Un livre pour enfants, ça ne s'écrit pas comme ça, les doigts dans le nez. Cela prend du temps, de l'imagination et, ce qui ne nuit pas, quelques enfants à portée de main. Gilles Vigneault en sait quelque chose, lui qui a publié une douzaine de contes jeunesse au cours des 30 dernières années. Si on en parle, c'est que son plus récent livre-disque, Un cadeau pour Sophie (Éditions La montagne secrète), sera transposé sur scène demain, dans le cadre du FIL, dans un spectacle musical monté par l'animatrice Monique Giroux, avec les artistes Pierre Flynn, Arianne Moffatt, Martin Léon, Steve Normandin, Jessica Vigneault, James Hyndman et, bien sûr, Gilles Vigneault lui-même. Bonne occasion de s'entretenir avec le chanteur de 80 ans sur l'art de captiver les enfants. Place aux souvenirs. Et aux silences.

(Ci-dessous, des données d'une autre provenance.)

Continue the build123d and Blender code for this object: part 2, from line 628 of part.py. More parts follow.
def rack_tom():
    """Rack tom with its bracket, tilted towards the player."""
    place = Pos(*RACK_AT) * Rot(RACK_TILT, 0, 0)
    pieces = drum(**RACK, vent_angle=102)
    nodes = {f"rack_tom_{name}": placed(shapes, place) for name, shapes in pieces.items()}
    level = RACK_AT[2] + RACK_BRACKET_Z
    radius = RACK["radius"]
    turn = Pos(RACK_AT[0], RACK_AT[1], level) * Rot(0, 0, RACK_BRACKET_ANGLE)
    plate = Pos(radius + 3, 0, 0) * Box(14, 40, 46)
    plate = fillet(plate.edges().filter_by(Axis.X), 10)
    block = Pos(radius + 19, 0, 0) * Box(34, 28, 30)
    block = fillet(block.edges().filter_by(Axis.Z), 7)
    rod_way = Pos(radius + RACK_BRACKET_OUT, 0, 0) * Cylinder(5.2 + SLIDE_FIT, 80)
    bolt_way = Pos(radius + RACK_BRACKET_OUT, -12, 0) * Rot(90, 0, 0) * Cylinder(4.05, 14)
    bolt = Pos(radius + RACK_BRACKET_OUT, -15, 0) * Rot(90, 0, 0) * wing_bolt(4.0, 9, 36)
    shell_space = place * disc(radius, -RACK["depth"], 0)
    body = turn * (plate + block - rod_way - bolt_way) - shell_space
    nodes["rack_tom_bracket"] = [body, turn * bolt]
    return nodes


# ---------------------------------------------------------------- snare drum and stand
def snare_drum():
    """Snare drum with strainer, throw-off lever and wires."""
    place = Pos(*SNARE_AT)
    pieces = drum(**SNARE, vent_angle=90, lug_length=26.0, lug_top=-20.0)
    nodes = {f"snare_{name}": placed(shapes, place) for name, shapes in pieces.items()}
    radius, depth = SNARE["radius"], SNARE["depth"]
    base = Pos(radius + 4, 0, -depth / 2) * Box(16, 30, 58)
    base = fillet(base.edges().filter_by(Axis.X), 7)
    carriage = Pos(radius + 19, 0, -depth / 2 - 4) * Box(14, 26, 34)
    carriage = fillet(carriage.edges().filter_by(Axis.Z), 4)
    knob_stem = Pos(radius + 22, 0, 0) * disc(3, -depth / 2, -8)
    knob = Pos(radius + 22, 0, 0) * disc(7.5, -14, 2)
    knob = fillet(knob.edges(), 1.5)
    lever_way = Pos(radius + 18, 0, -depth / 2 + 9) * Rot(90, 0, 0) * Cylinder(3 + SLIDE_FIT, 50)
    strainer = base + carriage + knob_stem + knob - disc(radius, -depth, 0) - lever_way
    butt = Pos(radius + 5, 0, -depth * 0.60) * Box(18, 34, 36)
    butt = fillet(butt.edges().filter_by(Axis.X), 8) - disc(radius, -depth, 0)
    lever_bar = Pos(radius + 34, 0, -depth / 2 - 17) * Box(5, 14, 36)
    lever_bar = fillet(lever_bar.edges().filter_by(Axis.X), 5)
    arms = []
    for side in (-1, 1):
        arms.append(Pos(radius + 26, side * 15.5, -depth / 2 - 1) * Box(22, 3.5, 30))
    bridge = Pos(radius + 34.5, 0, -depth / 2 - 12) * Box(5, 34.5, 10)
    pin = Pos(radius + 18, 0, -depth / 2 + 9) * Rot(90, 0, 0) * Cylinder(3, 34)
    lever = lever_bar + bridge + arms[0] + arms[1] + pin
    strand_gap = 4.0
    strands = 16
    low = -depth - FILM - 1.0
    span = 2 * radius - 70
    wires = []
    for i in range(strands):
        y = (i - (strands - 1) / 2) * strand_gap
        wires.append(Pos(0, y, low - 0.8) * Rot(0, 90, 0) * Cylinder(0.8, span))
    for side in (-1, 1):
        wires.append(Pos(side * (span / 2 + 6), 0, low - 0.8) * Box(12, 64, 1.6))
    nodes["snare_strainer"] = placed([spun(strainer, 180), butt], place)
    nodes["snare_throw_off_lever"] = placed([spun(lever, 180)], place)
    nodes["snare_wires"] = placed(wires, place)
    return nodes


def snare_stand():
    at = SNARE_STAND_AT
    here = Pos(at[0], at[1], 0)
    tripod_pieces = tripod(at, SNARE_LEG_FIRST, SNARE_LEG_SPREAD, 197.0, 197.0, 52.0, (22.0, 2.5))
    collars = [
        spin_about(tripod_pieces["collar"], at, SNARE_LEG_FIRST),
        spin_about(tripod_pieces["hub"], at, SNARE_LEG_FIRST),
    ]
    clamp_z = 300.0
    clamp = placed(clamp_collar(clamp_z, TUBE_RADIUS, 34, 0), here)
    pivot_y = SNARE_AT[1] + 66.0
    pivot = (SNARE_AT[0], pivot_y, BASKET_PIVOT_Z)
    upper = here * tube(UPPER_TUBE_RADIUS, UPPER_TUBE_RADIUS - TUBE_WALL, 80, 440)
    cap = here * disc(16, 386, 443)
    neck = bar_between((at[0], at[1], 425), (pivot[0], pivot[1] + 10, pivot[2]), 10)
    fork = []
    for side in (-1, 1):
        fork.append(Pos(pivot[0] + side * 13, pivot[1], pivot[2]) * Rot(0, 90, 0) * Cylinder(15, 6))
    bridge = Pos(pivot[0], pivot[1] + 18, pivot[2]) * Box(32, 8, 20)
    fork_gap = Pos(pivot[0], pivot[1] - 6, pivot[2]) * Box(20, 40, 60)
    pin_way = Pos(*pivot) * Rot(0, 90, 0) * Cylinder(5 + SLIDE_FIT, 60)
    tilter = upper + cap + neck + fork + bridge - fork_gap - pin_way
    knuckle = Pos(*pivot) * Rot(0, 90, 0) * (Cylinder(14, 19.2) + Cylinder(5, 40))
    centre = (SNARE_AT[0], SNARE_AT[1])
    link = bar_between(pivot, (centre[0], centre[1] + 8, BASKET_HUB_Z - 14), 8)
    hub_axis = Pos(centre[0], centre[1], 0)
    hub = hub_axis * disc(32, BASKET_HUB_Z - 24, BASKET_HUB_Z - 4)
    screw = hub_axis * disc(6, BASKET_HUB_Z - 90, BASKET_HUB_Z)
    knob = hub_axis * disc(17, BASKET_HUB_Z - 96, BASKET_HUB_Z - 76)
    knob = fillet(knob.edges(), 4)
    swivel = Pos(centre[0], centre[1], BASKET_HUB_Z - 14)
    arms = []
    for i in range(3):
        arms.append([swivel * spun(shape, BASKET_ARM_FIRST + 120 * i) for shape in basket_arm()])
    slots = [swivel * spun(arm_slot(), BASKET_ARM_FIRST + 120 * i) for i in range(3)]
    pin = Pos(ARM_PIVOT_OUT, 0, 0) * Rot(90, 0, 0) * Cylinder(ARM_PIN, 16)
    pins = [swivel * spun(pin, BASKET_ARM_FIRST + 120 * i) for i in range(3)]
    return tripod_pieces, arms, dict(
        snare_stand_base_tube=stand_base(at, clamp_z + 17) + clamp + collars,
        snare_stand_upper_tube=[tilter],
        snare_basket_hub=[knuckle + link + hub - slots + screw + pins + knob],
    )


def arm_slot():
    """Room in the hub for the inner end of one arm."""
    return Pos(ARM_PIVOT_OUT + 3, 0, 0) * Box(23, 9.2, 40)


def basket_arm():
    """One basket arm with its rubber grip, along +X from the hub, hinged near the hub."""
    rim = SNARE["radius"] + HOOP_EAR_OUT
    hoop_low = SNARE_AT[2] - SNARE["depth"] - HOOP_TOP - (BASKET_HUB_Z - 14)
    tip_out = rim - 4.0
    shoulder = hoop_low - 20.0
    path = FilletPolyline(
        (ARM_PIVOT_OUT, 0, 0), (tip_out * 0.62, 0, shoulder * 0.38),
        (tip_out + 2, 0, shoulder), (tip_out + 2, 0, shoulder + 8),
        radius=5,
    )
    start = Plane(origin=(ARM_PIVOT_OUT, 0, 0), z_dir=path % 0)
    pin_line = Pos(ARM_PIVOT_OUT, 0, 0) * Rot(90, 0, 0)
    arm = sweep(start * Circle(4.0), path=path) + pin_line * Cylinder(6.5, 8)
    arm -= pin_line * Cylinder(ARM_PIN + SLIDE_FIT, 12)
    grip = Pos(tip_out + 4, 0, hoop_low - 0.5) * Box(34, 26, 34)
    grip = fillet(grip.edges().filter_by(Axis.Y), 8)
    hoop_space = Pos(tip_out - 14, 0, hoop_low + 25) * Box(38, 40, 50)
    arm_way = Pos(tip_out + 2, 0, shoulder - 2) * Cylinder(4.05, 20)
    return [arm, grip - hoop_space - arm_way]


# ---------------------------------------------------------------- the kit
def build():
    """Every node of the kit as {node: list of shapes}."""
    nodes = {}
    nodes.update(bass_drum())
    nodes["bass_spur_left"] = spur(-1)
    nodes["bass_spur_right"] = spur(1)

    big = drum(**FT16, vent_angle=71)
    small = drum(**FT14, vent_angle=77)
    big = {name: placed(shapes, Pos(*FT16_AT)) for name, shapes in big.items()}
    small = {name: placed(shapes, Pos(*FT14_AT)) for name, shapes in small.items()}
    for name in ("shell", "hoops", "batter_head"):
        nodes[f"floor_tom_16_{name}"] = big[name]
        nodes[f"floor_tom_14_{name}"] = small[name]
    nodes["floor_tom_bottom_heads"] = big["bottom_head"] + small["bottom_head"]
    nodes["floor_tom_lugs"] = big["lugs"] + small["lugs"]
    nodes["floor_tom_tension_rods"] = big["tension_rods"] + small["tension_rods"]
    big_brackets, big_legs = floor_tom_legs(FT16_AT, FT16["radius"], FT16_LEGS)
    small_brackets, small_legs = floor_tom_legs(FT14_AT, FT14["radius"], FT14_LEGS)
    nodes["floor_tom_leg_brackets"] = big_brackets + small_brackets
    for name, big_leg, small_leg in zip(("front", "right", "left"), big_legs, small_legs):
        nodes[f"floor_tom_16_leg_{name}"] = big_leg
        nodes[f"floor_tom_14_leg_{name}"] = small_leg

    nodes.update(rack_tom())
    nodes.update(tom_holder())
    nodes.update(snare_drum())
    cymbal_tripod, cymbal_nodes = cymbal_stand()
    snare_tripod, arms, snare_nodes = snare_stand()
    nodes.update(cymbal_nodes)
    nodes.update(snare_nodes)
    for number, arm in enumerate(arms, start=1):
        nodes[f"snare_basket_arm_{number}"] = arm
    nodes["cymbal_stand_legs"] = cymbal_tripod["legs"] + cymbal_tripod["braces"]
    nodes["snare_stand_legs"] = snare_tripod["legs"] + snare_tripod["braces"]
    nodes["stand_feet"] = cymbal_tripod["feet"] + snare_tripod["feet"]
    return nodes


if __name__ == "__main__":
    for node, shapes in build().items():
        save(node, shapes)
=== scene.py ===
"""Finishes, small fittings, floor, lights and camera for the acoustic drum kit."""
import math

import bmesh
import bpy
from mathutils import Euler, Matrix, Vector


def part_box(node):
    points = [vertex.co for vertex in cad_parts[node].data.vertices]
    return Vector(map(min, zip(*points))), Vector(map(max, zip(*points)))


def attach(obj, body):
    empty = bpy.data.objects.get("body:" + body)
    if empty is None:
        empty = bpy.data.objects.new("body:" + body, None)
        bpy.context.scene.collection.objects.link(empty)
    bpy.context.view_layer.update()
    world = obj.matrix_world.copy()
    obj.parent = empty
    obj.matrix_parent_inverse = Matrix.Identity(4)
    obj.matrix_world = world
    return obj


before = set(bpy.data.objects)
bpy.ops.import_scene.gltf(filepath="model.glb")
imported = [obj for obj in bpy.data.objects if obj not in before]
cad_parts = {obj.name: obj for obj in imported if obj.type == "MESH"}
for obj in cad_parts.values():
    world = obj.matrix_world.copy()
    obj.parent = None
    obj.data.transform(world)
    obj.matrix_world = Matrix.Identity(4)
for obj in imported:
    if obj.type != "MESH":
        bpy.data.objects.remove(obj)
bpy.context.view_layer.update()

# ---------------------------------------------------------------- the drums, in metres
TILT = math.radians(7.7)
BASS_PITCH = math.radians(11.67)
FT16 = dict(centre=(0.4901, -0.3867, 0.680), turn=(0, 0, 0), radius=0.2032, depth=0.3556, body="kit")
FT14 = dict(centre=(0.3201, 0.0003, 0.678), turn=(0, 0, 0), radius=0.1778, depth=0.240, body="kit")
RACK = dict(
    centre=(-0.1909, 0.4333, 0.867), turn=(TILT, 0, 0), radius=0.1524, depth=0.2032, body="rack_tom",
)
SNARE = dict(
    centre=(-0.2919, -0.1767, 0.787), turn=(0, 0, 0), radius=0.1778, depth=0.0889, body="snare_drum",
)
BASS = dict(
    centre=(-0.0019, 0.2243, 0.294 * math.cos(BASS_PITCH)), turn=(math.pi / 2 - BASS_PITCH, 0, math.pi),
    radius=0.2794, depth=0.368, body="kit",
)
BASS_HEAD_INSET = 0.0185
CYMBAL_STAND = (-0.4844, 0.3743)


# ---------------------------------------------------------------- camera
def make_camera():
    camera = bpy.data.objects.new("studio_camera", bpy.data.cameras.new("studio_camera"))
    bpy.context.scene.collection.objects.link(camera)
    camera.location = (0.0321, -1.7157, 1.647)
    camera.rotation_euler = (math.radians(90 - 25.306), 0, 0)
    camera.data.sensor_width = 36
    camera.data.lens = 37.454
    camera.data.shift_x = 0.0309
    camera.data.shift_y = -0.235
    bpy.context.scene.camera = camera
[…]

Q M. Vigneault, est-ce qu'il y a un truc pour raconter aux enfants?

R Le plus grand cadeau qu'on puisse leur faire, c'est de leur donner du temps. Le temps dont on a un peu moins et le temps dont ils ont un peu plus. Il faut prendre de ce temps-là avant d'aller raconter une histoire à un enfant. Parce qu'il faut que cette histoire se tienne debout. Avec des épisodes. Un commencement et une fin. Quoiqu'une fin n'est pas absolument nécessaire parce qu'on peut dire à l'enfant qu'on continuera demain soir et ça, c'est un bon truc pour avoir le temps de penser à une fin!

Q Est-ce que, selon vous, on écrit pour les enfants comme on raconte aux enfants?

R Dans les deux cas, il faut un peu redevenir enfant soi-même. La différence, c'est qu'on a plus de temps pour écrire. Pour raconter, on est dans l'improvisation pure. Et dans l'impro, il faut savoir ménager des silences. Et ça, c'est très important. Parce que c'est un temps dans lequel l'enfant imagine autre chose qui va faire suite à ce qu'on a dit. Or, on arrive presque toujours avec quelque chose qui va le surprendre, parce qu'on est nous-mêmes en train d'imaginer avec notre imaginaire propre! (rires)

Q Plus jeune, est-ce qu'un livre vous a marqué?

R Il n'y avait pas de livres pour enfants dans notre maison. Il y avait chez nous L'almanach du peuple Beauchemin, un dictionnaire et le journal Le Soleil. L'almanach, c'était l'ouverture sur le monde et l'univers. On y trouvait des histoires, des proverbes. Des citations de grands écrivains. Des fois des contes. C'est surtout ça qui m'a nourri. Ç'a été très important.

Q Vos parents vous racontaient des histoires?

R Mon père racontait beaucoup, mais pas pour qu'on s'endorme. Il racontait à la visite. Je me rappelle, il disait à ma mère: «Marie, allume pas la lampe, on va parler...» Ça, ça voulait dire que lui allait parler! Il racontait des histoires en fumant la pipe. Avec des silences et une technique extraordinaire. On était suspendus à ses mots. C'était des faits vécus. Des histoires de problème en forêt. Des histoires de chasse. Des histoires de pêche, bien sûr...

Q En terminant, qu'est-ce qui peut motiver un homme de lettres à «raconter» pour les enfants?

R D'abord, c'est bon pour l'imagination. Et ça empêche «d'alzheimeriser»! Ensuite, il y a l'enfant lui-même. Le fait que dans sa tête, ce que l'on dépose a une espèce d'immortalité. Car ce que l'on dépose dans sa tête ira beaucoup plus loin que ce qu'on a déposé dans la mienne. Dans leur tête, mes mots continuent leur chemin, alors que moi, je vais m'en aller. Ça me paraît comme une nécessité réciproque. Pour l'enfant qui est prêt à recevoir des possibles dans son imaginaire tout neuf, et pour le vieux de se transmettre. Mais bon. C'est une immortalité qui en vaut bien une autre, n'est-ce pas?

Un cadeau pour Sophie, demain, à 13h et 15h, à la Cinquième Salle de la Place des Arts.